# [GIVEN TASK]
In the records below, begin at the line containing "Turn this picture" and end at the line containing "at the front."; quote every line in that span exactly, including both boundary lines, and no others.

# [SOURCE RECORDS]

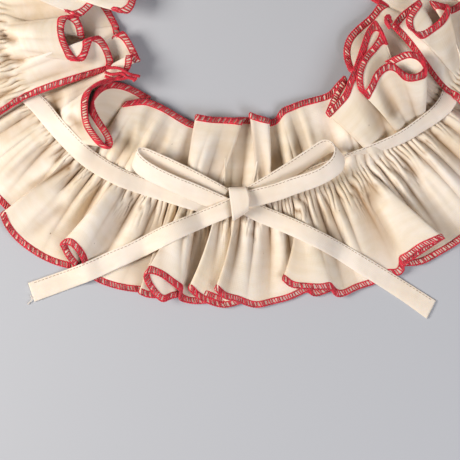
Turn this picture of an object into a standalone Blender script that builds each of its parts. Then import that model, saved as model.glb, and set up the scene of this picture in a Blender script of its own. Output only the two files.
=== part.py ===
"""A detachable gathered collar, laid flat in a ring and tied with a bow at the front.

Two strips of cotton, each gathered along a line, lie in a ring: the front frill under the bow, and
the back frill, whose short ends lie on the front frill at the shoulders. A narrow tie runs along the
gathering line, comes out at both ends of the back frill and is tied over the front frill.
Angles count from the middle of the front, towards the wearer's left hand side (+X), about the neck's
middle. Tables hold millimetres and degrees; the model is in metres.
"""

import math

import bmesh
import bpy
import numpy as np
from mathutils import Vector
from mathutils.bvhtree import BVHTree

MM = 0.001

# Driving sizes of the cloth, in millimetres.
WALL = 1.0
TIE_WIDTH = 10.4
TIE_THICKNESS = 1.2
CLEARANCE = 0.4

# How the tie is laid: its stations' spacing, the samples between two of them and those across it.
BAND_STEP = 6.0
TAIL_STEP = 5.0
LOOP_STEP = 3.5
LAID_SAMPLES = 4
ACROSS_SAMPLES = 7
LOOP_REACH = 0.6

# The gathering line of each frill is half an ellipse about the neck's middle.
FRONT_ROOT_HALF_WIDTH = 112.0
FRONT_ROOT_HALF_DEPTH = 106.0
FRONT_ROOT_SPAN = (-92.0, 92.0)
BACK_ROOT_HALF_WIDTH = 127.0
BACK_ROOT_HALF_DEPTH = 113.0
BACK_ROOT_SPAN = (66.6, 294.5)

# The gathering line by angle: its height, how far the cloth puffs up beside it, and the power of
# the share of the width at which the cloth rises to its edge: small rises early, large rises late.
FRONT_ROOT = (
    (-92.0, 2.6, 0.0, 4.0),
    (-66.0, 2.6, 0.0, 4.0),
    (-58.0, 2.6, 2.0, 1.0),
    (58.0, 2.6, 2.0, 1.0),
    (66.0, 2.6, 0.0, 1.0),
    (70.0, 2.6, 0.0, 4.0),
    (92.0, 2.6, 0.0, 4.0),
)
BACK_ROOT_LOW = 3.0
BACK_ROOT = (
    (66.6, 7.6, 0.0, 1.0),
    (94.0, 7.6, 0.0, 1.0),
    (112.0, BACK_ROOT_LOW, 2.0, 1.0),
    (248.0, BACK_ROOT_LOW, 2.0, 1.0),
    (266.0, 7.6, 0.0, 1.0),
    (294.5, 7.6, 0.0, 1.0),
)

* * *

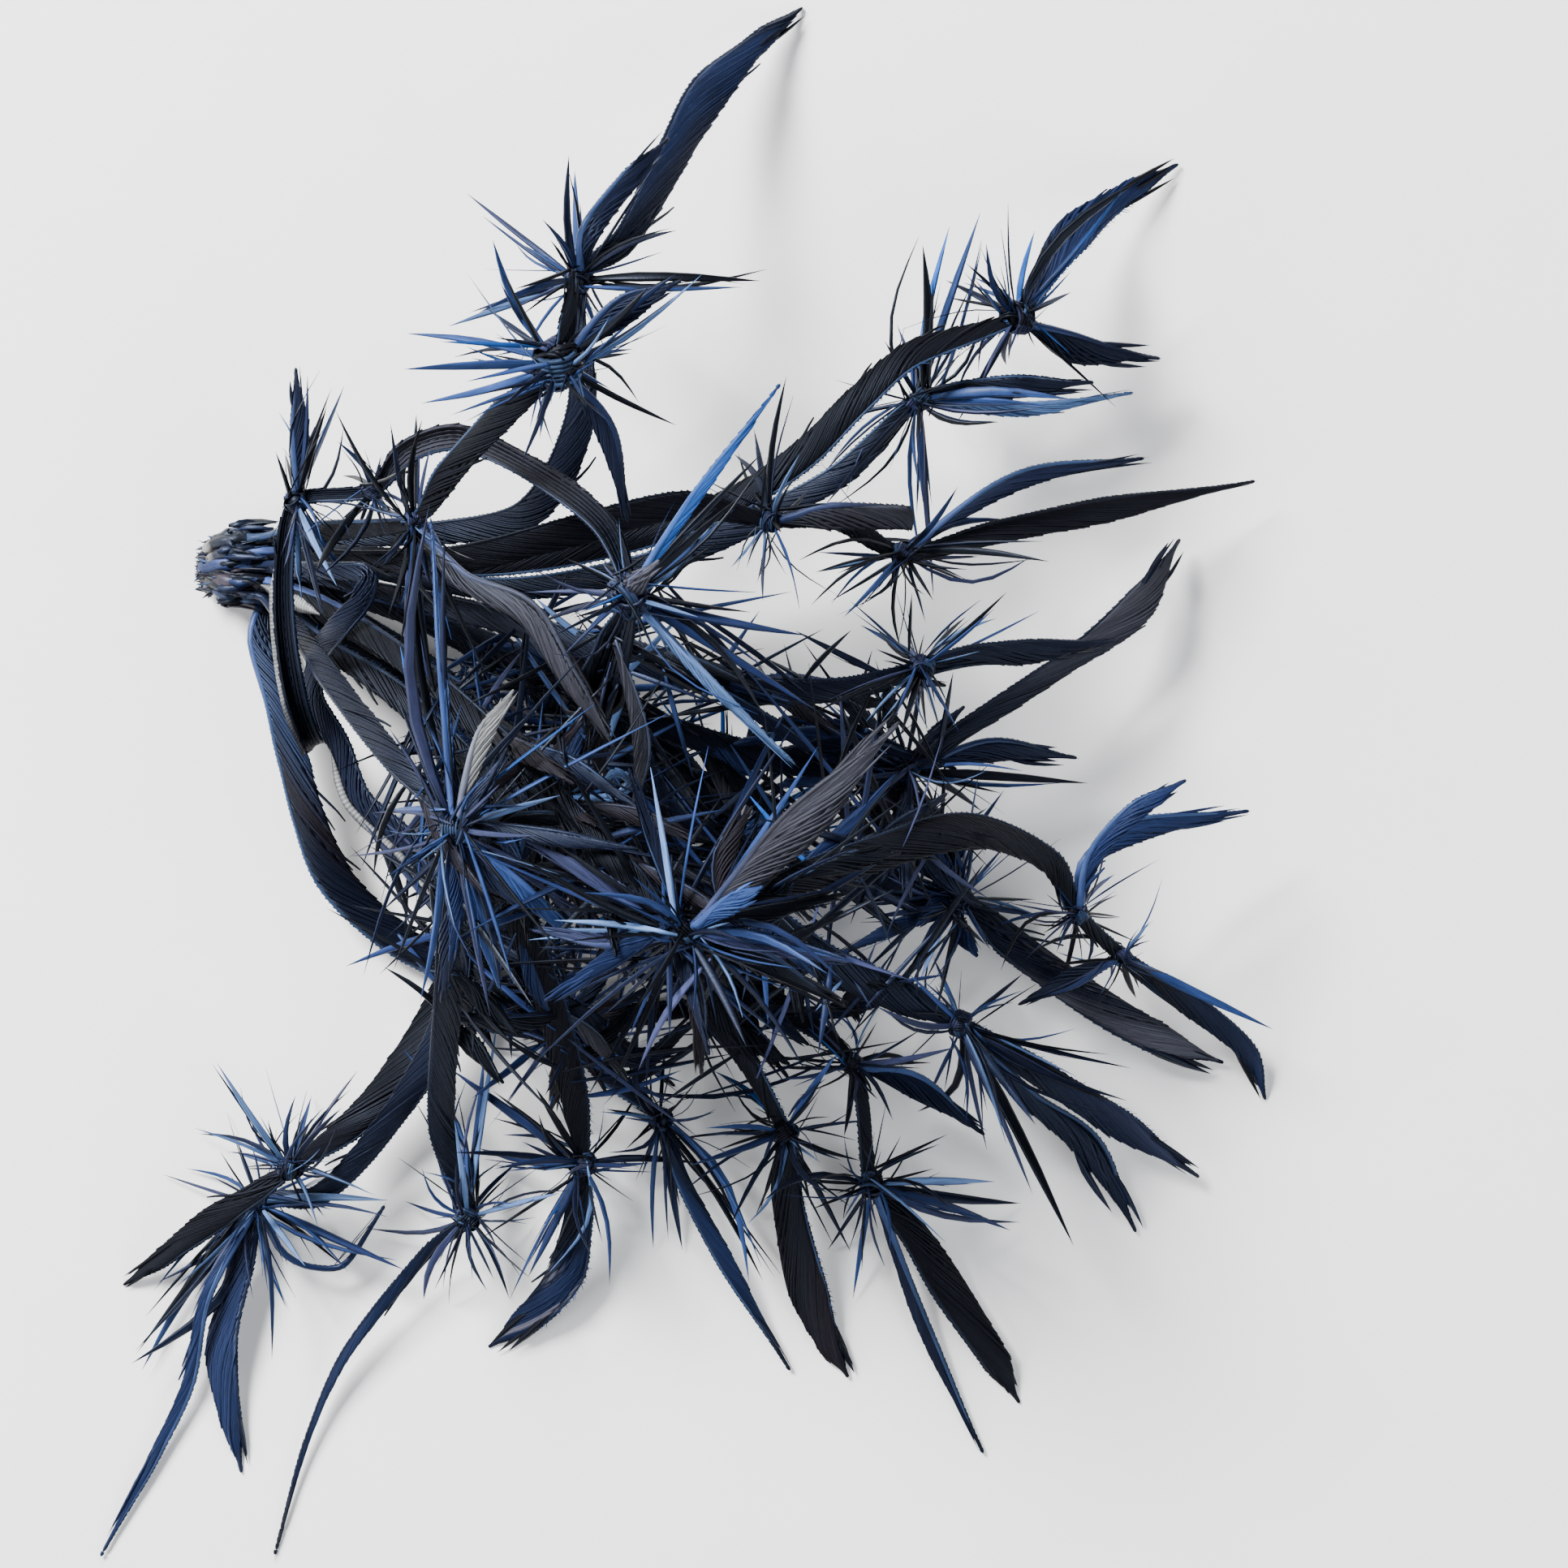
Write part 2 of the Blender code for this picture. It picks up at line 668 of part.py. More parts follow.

* * *

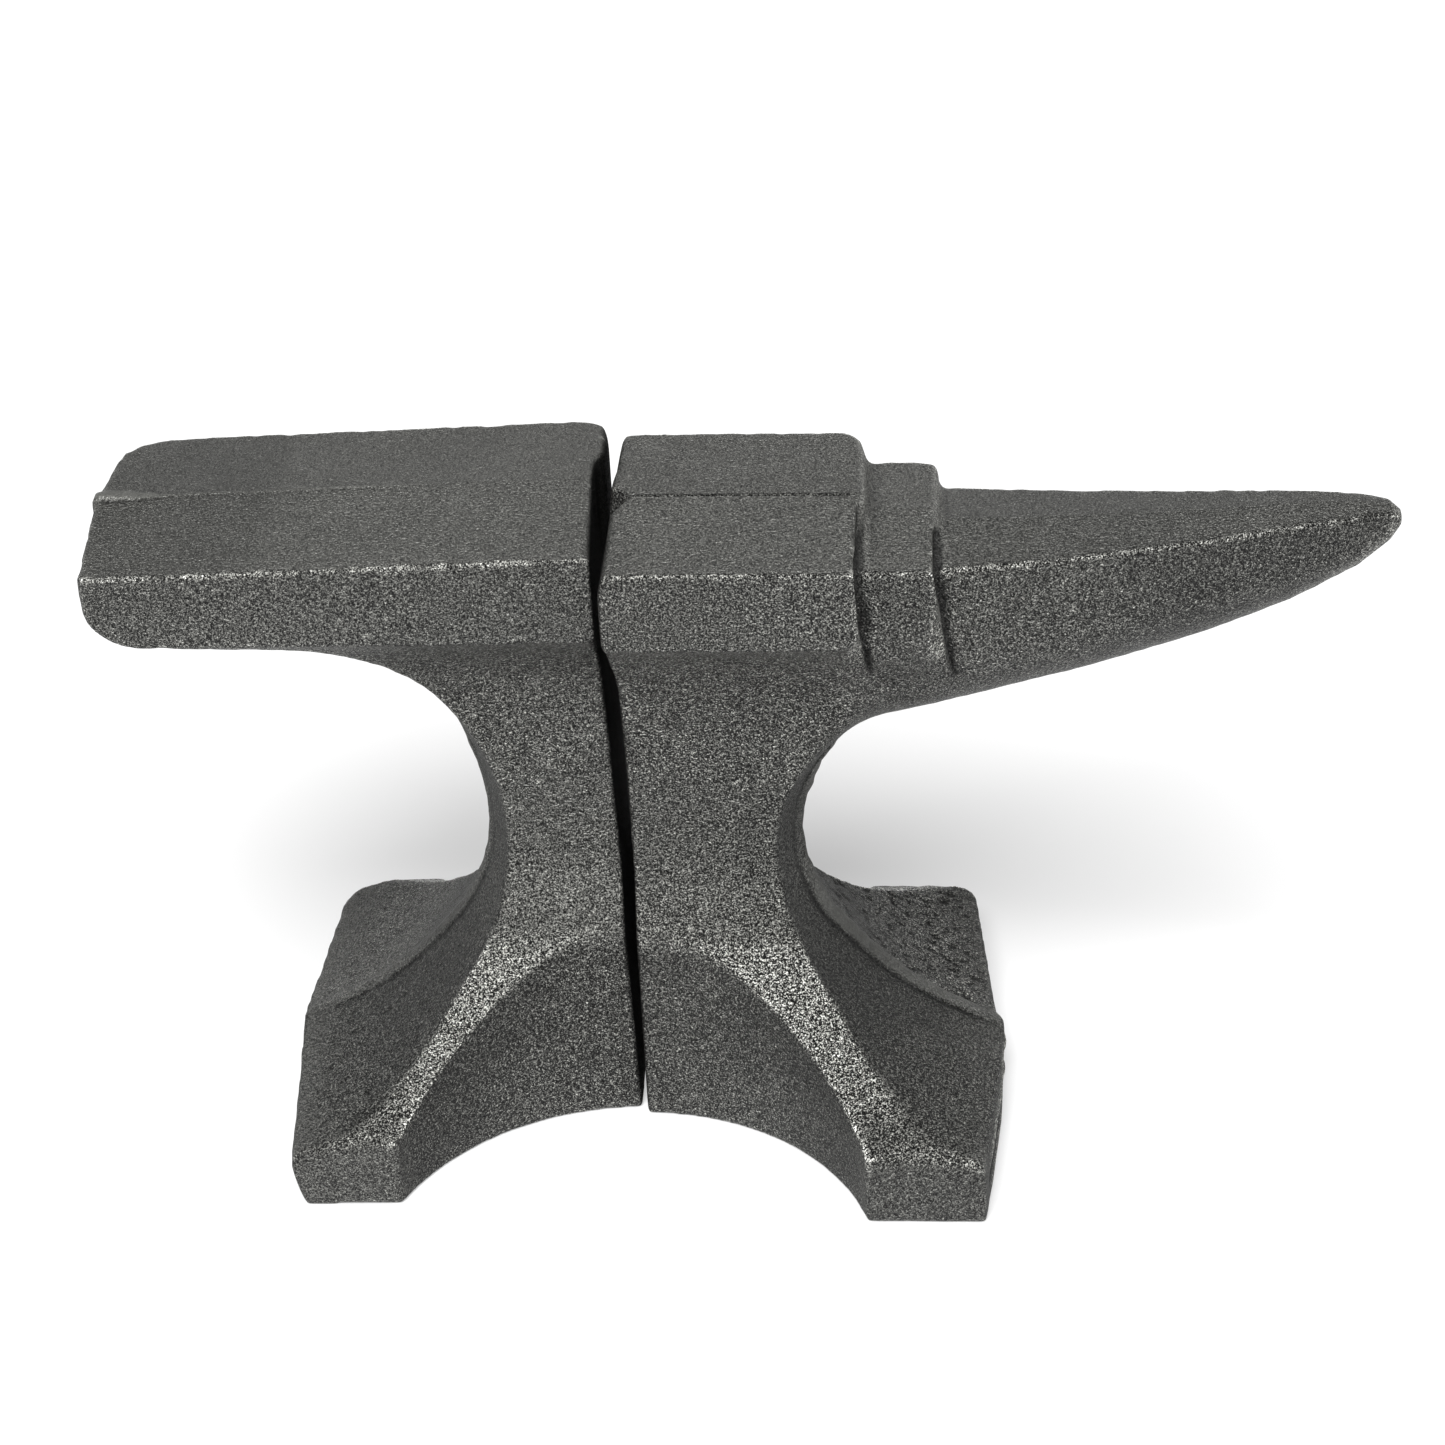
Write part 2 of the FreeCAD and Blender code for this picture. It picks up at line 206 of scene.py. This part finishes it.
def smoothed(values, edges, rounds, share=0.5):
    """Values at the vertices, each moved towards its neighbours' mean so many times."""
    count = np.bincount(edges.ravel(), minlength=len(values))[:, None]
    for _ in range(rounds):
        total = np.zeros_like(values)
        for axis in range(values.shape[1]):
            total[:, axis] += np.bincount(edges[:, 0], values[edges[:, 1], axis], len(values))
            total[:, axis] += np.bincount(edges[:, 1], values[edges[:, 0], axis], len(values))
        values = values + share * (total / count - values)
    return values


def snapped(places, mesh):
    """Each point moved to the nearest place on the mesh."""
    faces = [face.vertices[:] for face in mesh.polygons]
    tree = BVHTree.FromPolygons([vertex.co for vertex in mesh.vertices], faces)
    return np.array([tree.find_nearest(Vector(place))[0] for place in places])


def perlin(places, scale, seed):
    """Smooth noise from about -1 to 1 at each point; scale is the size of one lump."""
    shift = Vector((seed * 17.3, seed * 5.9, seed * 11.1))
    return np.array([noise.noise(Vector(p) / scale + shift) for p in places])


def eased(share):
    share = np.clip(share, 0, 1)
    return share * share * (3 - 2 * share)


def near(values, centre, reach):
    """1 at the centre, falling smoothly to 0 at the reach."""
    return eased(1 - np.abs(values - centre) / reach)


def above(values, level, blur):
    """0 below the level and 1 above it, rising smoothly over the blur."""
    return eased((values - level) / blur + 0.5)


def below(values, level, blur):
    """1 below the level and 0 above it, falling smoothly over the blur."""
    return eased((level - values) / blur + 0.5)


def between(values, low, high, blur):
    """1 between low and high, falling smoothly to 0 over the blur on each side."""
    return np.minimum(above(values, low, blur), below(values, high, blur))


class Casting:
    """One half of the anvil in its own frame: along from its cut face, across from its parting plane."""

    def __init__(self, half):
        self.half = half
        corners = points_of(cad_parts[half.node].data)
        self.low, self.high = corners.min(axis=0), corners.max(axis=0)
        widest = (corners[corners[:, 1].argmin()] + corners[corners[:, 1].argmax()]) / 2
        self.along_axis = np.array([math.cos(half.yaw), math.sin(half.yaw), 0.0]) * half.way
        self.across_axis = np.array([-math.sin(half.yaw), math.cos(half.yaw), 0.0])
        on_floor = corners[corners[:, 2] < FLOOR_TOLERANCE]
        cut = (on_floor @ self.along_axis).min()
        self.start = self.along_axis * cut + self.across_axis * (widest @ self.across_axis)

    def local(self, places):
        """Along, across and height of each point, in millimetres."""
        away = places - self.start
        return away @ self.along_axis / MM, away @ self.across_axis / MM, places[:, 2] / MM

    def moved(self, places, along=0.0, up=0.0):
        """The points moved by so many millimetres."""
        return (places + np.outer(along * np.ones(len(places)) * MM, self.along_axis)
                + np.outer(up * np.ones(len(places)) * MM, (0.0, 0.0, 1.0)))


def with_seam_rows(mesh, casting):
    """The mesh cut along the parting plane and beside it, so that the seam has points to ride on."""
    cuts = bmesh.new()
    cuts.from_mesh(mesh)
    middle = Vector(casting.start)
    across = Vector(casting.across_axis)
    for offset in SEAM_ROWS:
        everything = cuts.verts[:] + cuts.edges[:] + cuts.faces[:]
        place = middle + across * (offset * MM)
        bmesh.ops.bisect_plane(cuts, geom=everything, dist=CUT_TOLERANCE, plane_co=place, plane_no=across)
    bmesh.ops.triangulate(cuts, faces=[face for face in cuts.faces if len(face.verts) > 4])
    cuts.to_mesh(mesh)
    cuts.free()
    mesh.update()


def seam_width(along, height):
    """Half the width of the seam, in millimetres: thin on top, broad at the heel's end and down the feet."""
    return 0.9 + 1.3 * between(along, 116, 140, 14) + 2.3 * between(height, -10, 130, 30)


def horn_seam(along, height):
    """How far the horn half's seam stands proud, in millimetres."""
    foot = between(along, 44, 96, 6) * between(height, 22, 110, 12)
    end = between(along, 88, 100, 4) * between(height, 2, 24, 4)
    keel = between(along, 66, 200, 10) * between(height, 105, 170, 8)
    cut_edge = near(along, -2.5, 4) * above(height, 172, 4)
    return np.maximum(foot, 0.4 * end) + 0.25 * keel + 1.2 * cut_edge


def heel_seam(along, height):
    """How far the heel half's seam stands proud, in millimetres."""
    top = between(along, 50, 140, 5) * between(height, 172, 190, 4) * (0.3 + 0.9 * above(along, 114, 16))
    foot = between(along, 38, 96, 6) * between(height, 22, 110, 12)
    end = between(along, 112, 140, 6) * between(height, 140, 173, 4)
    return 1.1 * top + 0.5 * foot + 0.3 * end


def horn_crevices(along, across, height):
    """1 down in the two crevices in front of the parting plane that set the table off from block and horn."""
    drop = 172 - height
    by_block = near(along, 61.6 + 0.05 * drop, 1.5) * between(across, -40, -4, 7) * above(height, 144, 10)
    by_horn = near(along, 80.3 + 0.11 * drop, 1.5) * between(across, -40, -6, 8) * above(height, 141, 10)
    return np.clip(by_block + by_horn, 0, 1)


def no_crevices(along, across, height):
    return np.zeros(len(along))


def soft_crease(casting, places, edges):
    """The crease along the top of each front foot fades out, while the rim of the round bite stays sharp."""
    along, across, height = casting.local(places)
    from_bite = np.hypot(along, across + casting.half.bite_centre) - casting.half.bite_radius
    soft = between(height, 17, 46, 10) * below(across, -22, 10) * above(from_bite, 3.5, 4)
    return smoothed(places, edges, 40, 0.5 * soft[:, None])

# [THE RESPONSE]
Turn this picture of an object into a standalone Blender script that builds each of its parts. Then import that model, saved as model.glb, and set up the scene of this picture in a Blender script of its own. Output only the two files.
=== part.py ===
"""A detachable gathered collar, laid flat in a ring and tied with a bow at the front.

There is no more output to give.